United States: Motel 6 for Terrorists?

So let's say, hypothetically, that a country that is friendly to the U.S. and is in fact one of its lead allies in the "war on terror" has apprehended an activist in a group designated by the State Department as a Foreign Terrorist Organization. And perhaps this country wanted this person out of the way for a while, during a potentially politically tumultuous time (e.g. an election, a major religious holiday, what have you), but didn't want to cause too much stir. So this country decides that it will deport this person to the United States, but only for forty days, at the end of which the person will be allowed to return to the U.S. ally and resume his activities.

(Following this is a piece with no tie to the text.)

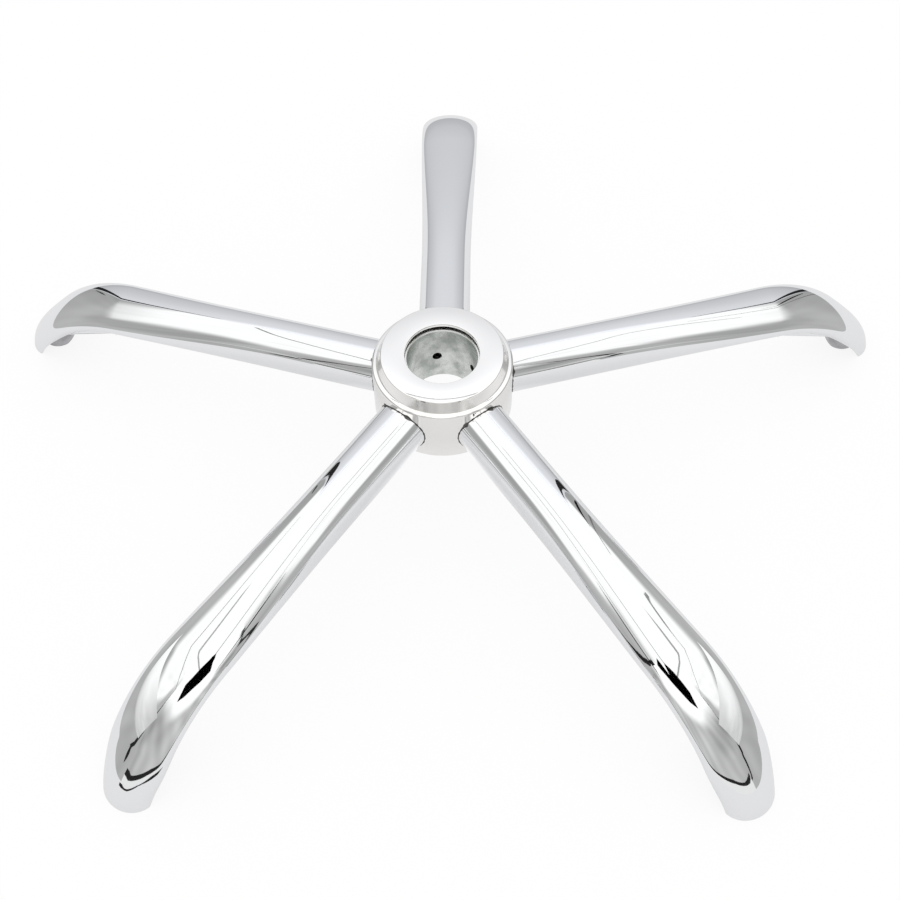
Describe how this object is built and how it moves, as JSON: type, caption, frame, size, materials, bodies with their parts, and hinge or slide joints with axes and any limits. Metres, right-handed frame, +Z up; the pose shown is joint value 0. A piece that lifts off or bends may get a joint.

Not bloody likely, you'll say. After all, we wouldn't let Tariq Ramadan come teach here. We wouldn't even let in Cat Stevens. But yet this is the plan for Sa'adia Hershkopf, a Kach activist that Israel has decided it doesn't want around during the heat of the Gaza disengagement. So despite the fact that Kach is on the State Department's list of bad guys, the plan is to hold onto Hershkopf for a few weeks and then release him back into the wild? Way to ruthlessly execute the "war on terror" guys. Is this what W meant by "bring 'em on"?

Tuesday, August 09, 2005


More on Banksy and the Wall

I have quite a few disagreements with Dana Gilerman's article in Ha'aretz on art on Israel's wall through the West Bank. Gilerman attempts to write about the conflict and tension that exists between protesting and hating the wall and turning it into art, between Palestinians living with the wall and outsiders who come to paint it, and so on. However, what could have been a very interesting article is instead shallow and disingenuous. Gilerman introduces us to this tension (after some intro about the wall's increasing presence in the art world), writing:
But one can now see pastoral scenes painted on the separation fence by Banksy, whom The Guardian has called "Britain's most celebrated graffiti artist." There are green trees on a seashore, scenes of Switzerland, the face of a horse looking through a window in its stall, a girl holding a bundle of ballons, and a boy playing with a pail against a blue sky.

A Ramallah resident approached the painter while he was working on these scenes and said, "You are painting the wall and making it beautiful."

"Thank you," the artist replied.

"We don't want it to be beautiful. We hate this wall. Go home."

Embellishment of the separation fence can be interpreted as implicit approval of its existence compared with the numerous demonstrations organized to bring it down - as a conflict between residents who suffer from the fence's existence and foreigners who view the fence as an opportunity to leave their mark and their worldview behind. While Banksy says that the fence is "illegal under international law and essentially turns Palestine into the world's [sic] largest open prison," on his Web site (, it is hard to sense protest in the handsome, narrative scenes he has painted, even if he intended them to express yearning for freedom.
First of all, the quote to which Gilerman refers is taken from Banksy's website. By refusing to disclose this fact, Gilerman is not only a bad journalist (telling a story as if she were there, rather than attributing it to its source), but refuses to acknowledge that Banksy himself is drawing attention to the contradiction of his art. Furthermore, it seems quite easy to me to sense protest in the scenes that Banksy painted on the wall. A girl tries to float over the wall with a handful of balloons. A hole in the wall reveals children playing on a beach. In most of the pieces, the very explicit theme is that of freedom, of the possibilities of freedom, the innocence and playfulness of children, and the juxtaposition of these images against the antithesis of these ideas, the wall, results in what I think could easily be seen as protest art. To see it as anything else, I think, is to miss the point.

This doesn't mean, however, that the contradictions and tensions that are illustrated in the back and forth between Banksy and the Palestinian do not exist. However, instead of plagiarizing from Banksy's website, Gilerman would have been better off talking to Palestinians so that we might get to hear some of what they think of Banksy's protest art. What do they think of using the wall as a canvas in general. Does art, even protest art, that "beautifies" the wall inherintly a bad thing? I would be interested to hear the varied responses.